What is required – Using the data that follows, return exactly the lines from the one that contains "bored to the thread's crests" through the one that contains "for body, members", ends included.

Available records –
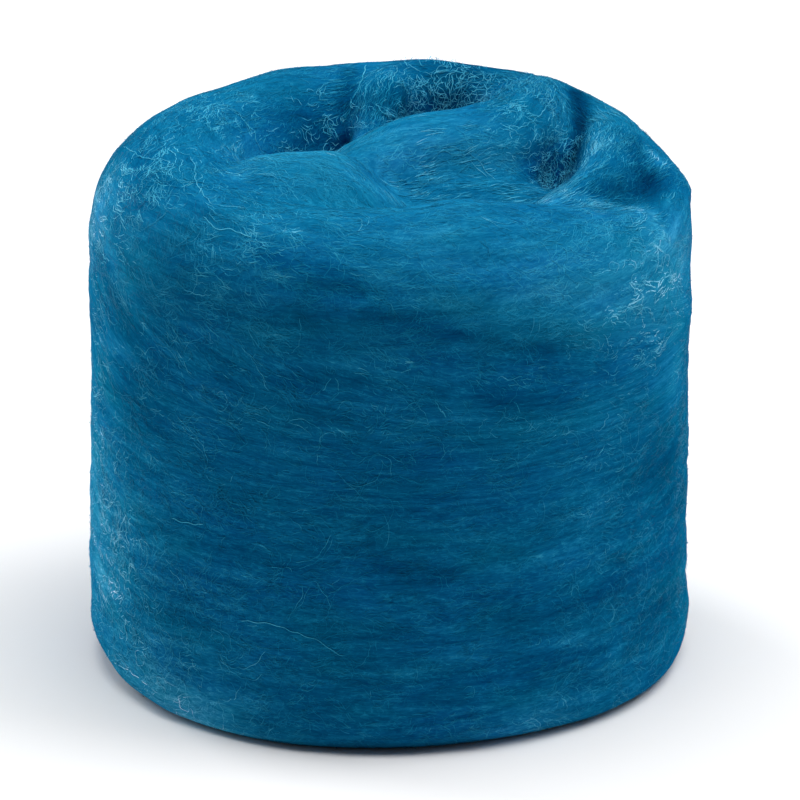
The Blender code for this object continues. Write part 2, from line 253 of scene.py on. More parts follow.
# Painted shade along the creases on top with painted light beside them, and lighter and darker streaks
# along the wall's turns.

* * *

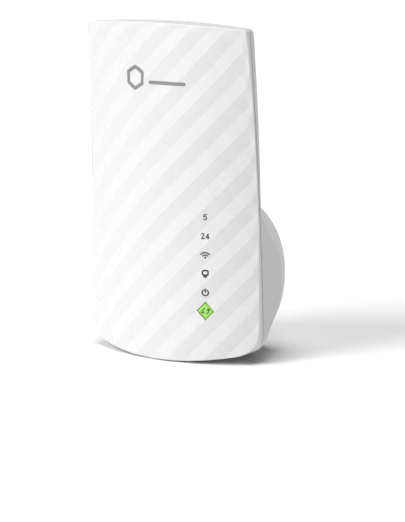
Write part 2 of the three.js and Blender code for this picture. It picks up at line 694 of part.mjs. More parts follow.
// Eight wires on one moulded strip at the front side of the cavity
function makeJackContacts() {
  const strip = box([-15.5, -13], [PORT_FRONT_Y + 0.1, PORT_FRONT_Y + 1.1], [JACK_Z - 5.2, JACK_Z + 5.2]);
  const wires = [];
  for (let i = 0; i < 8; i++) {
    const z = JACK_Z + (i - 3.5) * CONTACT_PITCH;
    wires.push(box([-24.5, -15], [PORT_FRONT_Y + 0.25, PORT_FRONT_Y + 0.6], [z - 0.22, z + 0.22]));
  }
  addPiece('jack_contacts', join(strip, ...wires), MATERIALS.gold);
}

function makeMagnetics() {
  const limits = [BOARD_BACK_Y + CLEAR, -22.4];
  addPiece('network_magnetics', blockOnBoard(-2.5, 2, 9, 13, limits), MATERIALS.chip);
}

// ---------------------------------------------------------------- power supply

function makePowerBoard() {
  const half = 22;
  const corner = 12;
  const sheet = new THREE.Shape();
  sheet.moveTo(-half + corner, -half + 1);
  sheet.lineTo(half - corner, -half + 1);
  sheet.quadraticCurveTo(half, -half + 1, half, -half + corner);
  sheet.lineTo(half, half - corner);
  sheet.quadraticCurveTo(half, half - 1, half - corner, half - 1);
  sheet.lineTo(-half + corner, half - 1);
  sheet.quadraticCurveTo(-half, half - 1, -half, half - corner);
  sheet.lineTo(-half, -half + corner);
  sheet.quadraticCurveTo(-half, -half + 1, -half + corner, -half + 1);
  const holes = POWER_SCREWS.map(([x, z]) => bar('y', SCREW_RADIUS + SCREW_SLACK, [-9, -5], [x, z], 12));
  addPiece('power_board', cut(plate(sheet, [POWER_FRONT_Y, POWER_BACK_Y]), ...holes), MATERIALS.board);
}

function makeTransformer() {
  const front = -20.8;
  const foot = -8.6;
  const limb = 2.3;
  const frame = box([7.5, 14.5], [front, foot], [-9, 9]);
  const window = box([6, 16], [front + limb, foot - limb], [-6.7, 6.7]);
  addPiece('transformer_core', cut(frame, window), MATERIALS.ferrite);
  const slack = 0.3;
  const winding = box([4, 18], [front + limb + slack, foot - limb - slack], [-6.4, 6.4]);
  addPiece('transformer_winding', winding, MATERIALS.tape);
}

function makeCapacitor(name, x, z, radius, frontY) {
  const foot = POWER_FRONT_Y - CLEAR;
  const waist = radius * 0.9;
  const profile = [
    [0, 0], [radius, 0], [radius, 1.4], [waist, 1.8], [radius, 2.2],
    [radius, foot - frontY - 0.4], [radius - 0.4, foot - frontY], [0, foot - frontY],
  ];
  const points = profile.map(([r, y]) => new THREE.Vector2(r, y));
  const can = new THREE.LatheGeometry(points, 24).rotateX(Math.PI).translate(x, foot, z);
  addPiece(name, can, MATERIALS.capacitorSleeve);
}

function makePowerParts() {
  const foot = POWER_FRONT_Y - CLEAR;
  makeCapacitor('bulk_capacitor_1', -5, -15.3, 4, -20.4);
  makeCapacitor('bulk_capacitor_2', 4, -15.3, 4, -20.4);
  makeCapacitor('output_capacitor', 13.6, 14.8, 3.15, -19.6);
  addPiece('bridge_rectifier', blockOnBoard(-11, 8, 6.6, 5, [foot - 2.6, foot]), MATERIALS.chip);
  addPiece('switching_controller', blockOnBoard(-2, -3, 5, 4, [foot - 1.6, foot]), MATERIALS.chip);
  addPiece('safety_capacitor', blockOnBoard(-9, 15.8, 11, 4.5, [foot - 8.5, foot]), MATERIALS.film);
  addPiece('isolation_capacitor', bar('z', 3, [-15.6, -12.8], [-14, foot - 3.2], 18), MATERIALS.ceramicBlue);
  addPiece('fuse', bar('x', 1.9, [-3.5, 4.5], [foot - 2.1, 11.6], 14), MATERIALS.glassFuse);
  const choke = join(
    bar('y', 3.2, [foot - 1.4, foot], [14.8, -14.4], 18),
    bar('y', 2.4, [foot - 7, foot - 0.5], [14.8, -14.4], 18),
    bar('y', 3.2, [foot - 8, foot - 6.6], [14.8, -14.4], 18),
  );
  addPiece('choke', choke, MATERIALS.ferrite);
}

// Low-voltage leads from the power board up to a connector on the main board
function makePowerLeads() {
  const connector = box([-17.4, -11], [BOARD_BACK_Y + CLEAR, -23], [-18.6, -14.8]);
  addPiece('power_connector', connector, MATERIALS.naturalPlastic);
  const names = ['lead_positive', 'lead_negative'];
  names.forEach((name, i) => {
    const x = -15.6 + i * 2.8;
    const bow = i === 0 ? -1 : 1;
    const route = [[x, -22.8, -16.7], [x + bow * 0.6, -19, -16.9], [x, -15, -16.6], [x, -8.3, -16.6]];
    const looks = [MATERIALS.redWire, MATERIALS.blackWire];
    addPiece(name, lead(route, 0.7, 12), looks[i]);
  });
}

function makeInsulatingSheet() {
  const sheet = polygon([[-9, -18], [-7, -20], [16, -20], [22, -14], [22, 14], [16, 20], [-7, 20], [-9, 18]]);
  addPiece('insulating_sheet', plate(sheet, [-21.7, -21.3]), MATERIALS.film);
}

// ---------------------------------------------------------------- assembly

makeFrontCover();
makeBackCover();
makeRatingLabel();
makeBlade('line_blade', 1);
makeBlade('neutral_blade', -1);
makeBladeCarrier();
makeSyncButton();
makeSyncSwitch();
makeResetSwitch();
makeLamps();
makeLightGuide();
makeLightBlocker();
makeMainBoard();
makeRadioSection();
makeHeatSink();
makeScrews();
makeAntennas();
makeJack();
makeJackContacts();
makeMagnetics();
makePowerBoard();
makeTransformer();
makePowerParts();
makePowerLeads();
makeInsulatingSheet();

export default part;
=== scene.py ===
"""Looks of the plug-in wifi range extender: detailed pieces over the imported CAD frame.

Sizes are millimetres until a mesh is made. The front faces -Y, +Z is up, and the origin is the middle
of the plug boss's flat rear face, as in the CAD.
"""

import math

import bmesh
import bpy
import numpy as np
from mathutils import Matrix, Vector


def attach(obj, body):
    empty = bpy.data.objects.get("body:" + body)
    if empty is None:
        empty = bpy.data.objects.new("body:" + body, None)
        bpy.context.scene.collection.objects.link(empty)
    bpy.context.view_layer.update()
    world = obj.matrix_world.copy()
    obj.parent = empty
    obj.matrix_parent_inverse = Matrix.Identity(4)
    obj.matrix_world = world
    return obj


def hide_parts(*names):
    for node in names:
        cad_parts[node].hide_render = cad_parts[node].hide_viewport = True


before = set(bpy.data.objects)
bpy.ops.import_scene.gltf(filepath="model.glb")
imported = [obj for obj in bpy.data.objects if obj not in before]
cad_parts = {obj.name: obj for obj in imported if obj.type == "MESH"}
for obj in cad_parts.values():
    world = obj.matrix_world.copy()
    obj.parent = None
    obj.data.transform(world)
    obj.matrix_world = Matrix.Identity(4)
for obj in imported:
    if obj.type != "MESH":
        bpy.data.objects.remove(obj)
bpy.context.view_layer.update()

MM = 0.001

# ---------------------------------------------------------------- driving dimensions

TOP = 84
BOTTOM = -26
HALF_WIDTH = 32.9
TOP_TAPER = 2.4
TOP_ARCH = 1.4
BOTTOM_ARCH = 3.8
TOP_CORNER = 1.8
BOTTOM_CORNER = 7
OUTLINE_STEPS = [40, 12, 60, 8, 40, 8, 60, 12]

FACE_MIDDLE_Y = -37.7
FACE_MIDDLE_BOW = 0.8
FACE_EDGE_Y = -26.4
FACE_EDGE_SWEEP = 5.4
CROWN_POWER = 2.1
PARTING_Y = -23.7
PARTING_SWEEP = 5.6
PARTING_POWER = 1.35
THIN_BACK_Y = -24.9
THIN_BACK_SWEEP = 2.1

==

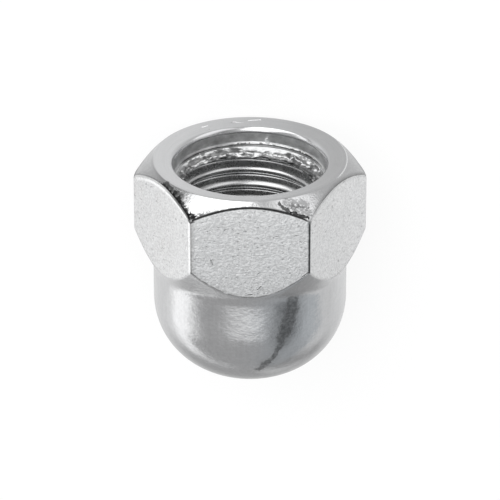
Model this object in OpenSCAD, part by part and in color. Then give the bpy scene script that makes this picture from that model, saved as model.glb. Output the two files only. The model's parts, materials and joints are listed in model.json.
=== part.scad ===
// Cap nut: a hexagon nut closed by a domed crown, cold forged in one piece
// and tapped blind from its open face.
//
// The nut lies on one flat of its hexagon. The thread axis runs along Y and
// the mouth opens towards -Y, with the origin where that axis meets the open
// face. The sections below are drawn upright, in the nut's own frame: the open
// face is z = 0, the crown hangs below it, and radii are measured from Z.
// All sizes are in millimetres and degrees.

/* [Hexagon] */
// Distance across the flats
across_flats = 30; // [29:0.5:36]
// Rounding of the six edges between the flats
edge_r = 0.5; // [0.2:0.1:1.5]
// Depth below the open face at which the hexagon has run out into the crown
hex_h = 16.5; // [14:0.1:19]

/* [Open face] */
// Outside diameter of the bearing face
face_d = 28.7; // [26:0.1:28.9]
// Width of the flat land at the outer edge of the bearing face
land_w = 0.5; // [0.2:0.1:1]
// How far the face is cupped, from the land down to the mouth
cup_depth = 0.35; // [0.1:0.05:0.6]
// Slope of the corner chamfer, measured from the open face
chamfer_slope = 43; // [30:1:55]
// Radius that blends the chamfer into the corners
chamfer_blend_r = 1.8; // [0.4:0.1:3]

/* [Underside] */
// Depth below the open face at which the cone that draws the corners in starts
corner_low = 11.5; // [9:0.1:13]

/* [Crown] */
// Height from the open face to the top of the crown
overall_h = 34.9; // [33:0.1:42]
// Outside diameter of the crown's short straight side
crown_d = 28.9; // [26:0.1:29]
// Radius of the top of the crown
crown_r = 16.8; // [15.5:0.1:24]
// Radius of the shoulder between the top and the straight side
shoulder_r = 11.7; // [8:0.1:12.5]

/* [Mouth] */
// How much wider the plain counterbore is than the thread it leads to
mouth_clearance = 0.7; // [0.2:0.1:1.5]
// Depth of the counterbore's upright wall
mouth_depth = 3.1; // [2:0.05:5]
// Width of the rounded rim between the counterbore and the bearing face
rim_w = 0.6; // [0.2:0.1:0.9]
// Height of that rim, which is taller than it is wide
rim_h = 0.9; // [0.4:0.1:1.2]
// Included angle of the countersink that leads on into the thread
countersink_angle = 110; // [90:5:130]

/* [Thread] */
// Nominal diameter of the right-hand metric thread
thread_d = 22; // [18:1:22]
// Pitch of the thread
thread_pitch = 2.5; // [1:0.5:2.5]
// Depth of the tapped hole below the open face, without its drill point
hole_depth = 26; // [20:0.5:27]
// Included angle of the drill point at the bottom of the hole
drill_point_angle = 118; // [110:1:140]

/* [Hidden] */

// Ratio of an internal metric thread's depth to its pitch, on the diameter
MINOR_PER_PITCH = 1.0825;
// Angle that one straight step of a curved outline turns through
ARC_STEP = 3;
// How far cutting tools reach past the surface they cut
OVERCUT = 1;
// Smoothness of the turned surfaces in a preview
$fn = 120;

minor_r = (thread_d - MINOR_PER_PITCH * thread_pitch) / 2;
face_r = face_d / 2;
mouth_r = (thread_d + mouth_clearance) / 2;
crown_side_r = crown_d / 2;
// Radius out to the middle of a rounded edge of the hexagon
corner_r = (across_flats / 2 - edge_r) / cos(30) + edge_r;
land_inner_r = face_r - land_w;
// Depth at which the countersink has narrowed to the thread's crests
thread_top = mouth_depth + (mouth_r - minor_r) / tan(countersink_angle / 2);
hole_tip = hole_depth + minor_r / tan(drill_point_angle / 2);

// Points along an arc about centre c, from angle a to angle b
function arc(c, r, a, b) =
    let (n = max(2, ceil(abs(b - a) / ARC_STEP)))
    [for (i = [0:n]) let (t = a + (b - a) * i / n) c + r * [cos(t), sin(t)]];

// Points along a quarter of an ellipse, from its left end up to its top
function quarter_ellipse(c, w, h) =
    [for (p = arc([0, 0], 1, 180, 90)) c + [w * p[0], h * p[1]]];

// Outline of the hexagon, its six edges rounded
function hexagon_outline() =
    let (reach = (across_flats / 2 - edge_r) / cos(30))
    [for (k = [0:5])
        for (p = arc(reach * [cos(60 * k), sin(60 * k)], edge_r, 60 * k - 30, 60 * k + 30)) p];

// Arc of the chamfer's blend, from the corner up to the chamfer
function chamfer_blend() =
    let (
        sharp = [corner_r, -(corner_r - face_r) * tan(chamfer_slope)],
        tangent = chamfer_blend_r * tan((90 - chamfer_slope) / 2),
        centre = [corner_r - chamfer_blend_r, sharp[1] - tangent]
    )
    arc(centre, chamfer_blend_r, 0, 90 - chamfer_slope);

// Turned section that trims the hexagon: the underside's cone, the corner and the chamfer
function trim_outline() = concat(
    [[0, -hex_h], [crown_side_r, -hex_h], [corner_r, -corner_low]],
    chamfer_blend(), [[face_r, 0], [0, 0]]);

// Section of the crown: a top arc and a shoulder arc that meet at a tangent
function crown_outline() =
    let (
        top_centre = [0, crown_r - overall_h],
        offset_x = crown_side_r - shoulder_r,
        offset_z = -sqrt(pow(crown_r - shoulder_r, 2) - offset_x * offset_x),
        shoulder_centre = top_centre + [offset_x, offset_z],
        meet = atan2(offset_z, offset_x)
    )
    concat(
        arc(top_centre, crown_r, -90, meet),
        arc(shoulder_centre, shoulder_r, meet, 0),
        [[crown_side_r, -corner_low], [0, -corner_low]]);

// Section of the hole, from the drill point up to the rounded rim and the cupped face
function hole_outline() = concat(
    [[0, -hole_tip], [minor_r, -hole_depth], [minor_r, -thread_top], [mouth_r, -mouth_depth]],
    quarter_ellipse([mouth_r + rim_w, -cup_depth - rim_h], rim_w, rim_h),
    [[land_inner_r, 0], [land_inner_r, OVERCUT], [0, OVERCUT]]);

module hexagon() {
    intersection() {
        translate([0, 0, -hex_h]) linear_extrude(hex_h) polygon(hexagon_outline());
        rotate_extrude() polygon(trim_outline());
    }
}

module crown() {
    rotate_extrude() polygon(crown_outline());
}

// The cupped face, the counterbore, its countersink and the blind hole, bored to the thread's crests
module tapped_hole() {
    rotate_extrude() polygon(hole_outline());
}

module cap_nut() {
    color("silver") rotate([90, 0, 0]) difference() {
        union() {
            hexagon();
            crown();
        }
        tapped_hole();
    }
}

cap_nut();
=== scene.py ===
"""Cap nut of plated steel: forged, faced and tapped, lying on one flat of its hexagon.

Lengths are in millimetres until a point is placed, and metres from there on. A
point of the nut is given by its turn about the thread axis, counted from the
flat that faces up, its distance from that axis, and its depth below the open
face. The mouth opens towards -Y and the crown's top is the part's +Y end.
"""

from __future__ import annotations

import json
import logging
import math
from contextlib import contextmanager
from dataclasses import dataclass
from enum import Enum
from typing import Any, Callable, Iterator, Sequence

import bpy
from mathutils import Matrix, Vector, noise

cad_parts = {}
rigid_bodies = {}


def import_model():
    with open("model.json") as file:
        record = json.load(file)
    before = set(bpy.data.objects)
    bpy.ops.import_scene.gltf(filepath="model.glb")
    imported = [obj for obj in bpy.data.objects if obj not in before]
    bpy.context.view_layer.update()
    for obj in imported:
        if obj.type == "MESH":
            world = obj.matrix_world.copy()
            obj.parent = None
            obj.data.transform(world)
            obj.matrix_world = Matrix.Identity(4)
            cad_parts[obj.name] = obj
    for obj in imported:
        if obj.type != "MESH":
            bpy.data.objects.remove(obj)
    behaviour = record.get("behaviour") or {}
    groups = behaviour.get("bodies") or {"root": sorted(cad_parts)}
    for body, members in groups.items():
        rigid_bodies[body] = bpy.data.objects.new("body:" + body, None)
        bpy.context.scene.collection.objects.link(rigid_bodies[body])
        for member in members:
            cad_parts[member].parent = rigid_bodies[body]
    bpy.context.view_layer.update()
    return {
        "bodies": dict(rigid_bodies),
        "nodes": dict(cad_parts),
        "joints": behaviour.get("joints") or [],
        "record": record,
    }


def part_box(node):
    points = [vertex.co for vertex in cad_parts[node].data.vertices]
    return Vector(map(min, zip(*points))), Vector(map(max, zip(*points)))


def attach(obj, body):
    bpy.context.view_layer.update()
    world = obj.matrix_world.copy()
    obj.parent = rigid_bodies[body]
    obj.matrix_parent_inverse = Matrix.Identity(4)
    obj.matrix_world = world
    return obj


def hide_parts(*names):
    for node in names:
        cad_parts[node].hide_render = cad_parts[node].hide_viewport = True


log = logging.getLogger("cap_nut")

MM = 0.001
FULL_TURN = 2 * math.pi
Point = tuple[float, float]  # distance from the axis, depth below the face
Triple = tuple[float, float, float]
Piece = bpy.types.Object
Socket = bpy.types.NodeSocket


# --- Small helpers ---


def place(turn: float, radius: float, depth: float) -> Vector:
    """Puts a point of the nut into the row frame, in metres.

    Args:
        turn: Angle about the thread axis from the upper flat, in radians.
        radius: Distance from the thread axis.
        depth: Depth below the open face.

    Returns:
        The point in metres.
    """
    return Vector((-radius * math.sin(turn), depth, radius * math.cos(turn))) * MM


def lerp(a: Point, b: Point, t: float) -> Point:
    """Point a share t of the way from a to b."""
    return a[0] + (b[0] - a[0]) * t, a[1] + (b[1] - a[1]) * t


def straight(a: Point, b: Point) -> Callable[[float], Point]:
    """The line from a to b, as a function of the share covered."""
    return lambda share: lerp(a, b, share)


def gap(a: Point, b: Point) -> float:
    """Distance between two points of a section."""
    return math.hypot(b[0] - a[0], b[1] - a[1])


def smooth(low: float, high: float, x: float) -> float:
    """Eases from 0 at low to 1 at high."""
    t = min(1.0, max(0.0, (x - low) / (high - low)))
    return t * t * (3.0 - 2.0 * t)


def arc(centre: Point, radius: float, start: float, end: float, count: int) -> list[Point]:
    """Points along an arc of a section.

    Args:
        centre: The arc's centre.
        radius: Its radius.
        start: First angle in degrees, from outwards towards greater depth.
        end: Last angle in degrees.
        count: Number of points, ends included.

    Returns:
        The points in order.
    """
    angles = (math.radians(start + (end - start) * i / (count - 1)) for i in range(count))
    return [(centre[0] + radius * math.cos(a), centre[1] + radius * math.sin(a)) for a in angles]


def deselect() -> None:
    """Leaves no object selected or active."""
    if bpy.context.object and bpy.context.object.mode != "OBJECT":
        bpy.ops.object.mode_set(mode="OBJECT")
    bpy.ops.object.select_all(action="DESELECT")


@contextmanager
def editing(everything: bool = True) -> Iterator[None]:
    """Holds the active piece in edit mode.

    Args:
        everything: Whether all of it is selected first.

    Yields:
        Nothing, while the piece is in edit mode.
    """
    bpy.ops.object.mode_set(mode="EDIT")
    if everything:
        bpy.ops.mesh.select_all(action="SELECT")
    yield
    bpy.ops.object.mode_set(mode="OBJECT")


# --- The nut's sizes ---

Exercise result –
// The cupped face, the counterbore, its countersink and the blind hole, bored to the thread's crests
module tapped_hole() {
    rotate_extrude() polygon(hole_outline());
}

module cap_nut() {
    color("silver") rotate([90, 0, 0]) difference() {
        union() {
            hexagon();
            crown();
        }
        tapped_hole();
    }
}

cap_nut();
=== scene.py ===
"""Cap nut of plated steel: forged, faced and tapped, lying on one flat of its hexagon.

Lengths are in millimetres until a point is placed, and metres from there on. A
point of the nut is given by its turn about the thread axis, counted from the
flat that faces up, its distance from that axis, and its depth below the open
face. The mouth opens towards -Y and the crown's top is the part's +Y end.
"""

from __future__ import annotations

import json
import logging
import math
from contextlib import contextmanager
from dataclasses import dataclass
from enum import Enum
from typing import Any, Callable, Iterator, Sequence

import bpy
from mathutils import Matrix, Vector, noise

cad_parts = {}
rigid_bodies = {}


def import_model():
    with open("model.json") as file:
        record = json.load(file)
    before = set(bpy.data.objects)
    bpy.ops.import_scene.gltf(filepath="model.glb")
    imported = [obj for obj in bpy.data.objects if obj not in before]
    bpy.context.view_layer.update()
    for obj in imported:
        if obj.type == "MESH":
            world = obj.matrix_world.copy()
            obj.parent = None
            obj.data.transform(world)
            obj.matrix_world = Matrix.Identity(4)
            cad_parts[obj.name] = obj
    for obj in imported:
        if obj.type != "MESH":
            bpy.data.objects.remove(obj)
    behaviour = record.get("behaviour") or {}
    groups = behaviour.get("bodies") or {"root": sorted(cad_parts)}
    for body, members in groups.items():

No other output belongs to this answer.